Data records:
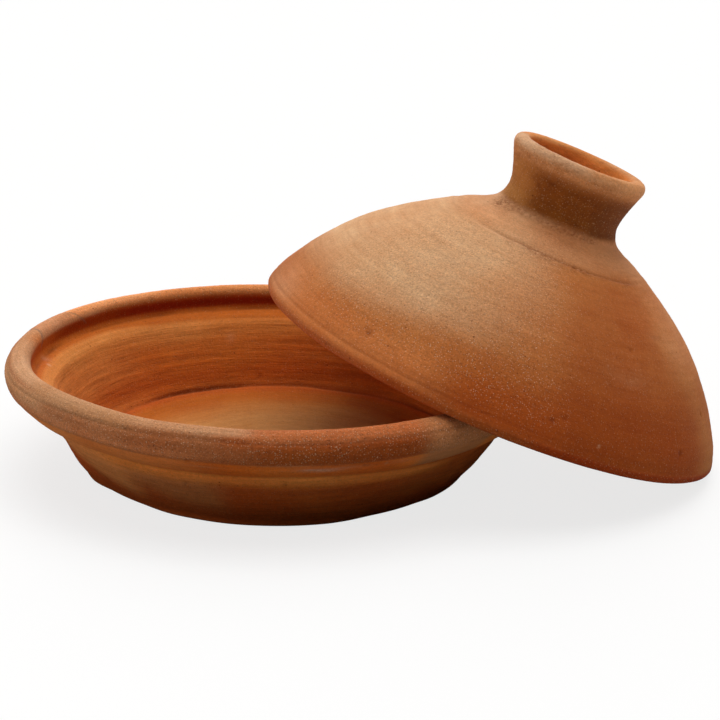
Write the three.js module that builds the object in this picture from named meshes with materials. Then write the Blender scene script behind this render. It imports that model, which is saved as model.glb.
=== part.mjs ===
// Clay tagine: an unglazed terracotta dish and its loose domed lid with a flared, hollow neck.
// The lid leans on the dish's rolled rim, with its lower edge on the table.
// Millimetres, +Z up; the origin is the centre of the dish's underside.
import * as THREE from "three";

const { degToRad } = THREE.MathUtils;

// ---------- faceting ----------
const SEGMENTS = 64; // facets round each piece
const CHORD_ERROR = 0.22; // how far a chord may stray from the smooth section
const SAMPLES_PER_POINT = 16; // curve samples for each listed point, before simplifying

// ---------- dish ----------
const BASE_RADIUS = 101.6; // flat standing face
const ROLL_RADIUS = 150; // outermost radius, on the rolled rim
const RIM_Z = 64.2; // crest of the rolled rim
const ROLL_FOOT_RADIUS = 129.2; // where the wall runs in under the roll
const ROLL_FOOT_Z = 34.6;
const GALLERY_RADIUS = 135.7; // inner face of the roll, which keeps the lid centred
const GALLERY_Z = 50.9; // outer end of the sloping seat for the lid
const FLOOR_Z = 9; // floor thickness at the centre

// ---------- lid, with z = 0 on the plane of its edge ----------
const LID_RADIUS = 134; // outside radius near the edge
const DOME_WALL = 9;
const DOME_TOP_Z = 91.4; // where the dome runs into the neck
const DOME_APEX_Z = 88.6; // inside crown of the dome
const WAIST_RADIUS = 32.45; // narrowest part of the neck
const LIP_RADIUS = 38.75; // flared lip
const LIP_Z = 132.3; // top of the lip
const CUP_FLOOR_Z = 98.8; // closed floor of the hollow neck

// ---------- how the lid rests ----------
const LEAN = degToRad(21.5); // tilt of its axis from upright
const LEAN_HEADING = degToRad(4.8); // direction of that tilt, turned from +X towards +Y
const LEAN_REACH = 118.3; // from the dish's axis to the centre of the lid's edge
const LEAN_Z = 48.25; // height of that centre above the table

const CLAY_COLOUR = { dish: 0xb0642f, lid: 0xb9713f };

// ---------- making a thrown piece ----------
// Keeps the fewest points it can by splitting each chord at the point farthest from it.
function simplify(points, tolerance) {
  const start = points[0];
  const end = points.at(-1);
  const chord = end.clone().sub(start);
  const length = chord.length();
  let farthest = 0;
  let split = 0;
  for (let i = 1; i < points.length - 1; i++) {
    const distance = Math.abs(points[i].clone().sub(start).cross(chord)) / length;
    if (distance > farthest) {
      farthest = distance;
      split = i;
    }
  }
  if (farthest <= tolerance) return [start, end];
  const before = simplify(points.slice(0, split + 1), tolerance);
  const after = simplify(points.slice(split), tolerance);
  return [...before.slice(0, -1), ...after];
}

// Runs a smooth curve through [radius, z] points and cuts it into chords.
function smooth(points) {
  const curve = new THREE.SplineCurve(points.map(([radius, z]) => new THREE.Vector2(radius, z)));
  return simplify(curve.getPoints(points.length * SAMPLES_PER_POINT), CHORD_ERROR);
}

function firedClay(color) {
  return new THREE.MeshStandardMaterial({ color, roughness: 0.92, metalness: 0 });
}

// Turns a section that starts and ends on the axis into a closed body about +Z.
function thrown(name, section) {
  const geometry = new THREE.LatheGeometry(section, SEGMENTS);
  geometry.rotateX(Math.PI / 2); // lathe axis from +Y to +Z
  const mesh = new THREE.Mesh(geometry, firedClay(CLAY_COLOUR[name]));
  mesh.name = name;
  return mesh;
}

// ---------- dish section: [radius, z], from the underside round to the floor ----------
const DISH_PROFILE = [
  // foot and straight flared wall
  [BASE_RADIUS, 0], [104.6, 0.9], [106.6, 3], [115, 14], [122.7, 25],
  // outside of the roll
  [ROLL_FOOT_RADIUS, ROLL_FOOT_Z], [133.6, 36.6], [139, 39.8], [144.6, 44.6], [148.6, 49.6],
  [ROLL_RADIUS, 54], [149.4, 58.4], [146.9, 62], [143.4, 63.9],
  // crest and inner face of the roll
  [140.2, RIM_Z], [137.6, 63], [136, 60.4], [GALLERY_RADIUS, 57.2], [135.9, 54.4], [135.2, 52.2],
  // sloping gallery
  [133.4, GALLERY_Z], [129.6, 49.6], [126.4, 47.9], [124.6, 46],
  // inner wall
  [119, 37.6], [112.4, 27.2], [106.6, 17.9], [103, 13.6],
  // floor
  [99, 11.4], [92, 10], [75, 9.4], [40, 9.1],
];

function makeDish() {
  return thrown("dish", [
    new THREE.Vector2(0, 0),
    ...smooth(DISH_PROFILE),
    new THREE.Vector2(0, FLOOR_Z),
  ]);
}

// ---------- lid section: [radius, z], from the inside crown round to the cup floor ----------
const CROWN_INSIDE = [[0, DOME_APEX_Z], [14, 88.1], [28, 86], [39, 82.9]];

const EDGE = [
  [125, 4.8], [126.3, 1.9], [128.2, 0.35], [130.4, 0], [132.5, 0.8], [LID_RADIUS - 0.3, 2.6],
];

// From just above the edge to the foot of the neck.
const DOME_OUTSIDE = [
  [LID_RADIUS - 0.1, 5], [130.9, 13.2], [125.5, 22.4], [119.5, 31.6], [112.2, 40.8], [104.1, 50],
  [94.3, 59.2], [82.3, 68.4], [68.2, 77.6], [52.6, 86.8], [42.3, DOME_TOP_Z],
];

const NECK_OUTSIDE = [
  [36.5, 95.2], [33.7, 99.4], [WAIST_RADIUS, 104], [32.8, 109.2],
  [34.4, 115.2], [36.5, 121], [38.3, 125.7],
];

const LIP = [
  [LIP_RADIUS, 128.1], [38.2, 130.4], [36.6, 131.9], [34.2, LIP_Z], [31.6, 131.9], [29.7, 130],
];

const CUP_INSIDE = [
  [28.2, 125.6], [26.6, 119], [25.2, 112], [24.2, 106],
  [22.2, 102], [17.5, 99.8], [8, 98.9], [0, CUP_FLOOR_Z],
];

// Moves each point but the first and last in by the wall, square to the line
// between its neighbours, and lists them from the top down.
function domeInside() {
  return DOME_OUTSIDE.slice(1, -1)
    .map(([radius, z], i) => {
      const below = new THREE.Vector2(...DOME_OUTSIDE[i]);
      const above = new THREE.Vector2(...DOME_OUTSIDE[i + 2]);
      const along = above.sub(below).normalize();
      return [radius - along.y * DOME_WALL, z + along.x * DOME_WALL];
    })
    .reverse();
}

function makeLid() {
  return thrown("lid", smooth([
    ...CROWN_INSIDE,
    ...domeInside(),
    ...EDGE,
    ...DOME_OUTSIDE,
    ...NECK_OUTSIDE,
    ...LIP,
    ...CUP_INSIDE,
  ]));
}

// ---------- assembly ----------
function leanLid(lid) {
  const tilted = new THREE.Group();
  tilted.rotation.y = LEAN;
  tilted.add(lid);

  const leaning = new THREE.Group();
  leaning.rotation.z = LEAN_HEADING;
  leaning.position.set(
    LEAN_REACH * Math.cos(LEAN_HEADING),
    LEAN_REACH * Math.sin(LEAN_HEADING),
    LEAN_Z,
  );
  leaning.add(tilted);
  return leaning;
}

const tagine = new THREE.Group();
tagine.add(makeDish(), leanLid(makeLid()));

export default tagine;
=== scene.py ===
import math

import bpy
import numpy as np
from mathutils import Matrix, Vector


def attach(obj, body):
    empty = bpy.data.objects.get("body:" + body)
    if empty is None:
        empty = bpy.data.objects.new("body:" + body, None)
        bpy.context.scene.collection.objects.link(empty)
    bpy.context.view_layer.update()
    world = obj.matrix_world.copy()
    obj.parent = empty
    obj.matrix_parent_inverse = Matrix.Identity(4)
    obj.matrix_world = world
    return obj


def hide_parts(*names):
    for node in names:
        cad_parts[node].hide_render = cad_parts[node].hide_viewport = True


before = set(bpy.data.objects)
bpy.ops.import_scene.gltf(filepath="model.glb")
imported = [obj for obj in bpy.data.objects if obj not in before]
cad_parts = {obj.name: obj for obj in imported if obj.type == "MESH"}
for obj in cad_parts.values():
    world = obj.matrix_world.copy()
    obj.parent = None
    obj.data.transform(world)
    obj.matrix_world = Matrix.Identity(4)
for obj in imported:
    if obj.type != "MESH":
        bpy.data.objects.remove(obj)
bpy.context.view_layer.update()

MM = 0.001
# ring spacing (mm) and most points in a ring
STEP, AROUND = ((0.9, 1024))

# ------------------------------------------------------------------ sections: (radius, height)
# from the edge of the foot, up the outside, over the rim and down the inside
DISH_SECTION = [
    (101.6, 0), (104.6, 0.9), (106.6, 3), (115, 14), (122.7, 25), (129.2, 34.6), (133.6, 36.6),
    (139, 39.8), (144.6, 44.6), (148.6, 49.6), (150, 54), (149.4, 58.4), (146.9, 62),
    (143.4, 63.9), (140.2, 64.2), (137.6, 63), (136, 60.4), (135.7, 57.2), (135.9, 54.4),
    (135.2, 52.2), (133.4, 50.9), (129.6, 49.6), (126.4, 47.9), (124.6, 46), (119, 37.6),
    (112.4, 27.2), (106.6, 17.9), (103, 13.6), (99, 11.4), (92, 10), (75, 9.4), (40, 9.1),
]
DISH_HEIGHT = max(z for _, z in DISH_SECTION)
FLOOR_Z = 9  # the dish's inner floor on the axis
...
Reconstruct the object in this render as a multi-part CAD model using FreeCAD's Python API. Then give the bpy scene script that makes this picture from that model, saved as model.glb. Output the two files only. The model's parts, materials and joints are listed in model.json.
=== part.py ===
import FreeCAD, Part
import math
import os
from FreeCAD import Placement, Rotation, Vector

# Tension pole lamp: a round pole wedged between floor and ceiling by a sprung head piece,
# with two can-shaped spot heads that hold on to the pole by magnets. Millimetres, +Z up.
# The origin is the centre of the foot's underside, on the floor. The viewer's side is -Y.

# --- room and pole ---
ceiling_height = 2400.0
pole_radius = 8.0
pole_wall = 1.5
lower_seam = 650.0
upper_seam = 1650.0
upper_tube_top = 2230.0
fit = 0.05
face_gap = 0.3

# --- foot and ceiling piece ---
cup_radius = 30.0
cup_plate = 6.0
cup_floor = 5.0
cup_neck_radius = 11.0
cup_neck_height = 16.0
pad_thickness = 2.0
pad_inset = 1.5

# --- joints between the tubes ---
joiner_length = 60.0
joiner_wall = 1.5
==
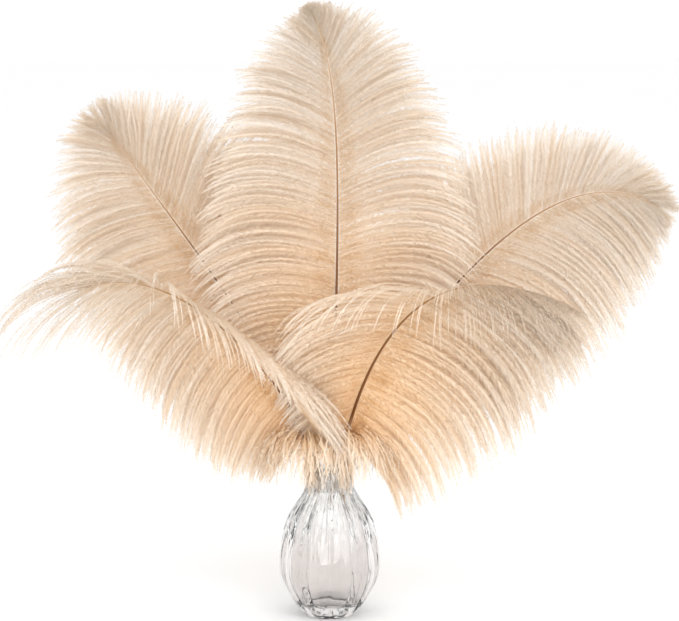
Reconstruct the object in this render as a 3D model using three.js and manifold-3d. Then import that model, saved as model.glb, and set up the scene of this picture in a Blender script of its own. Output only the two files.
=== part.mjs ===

Exercise description:
Give again only the lines that run from the line with "const tagine = new THREE.Group();" to the line with "obj.data.transform(world)". Include both of those lines exactly as written.

Task output:
const tagine = new THREE.Group();
tagine.add(makeDish(), leanLid(makeLid()));

export default tagine;
=== scene.py ===
import math

import bpy
import numpy as np
from mathutils import Matrix, Vector


def attach(obj, body):
    empty = bpy.data.objects.get("body:" + body)
    if empty is None:
        empty = bpy.data.objects.new("body:" + body, None)
        bpy.context.scene.collection.objects.link(empty)
    bpy.context.view_layer.update()
    world = obj.matrix_world.copy()
    obj.parent = empty
    obj.matrix_parent_inverse = Matrix.Identity(4)
    obj.matrix_world = world
    return obj


def hide_parts(*names):
    for node in names:
        cad_parts[node].hide_render = cad_parts[node].hide_viewport = True


before = set(bpy.data.objects)
bpy.ops.import_scene.gltf(filepath="model.glb")
imported = [obj for obj in bpy.data.objects if obj not in before]
cad_parts = {obj.name: obj for obj in imported if obj.type == "MESH"}
for obj in cad_parts.values():
    world = obj.matrix_world.copy()
    obj.parent = None
    obj.data.transform(world)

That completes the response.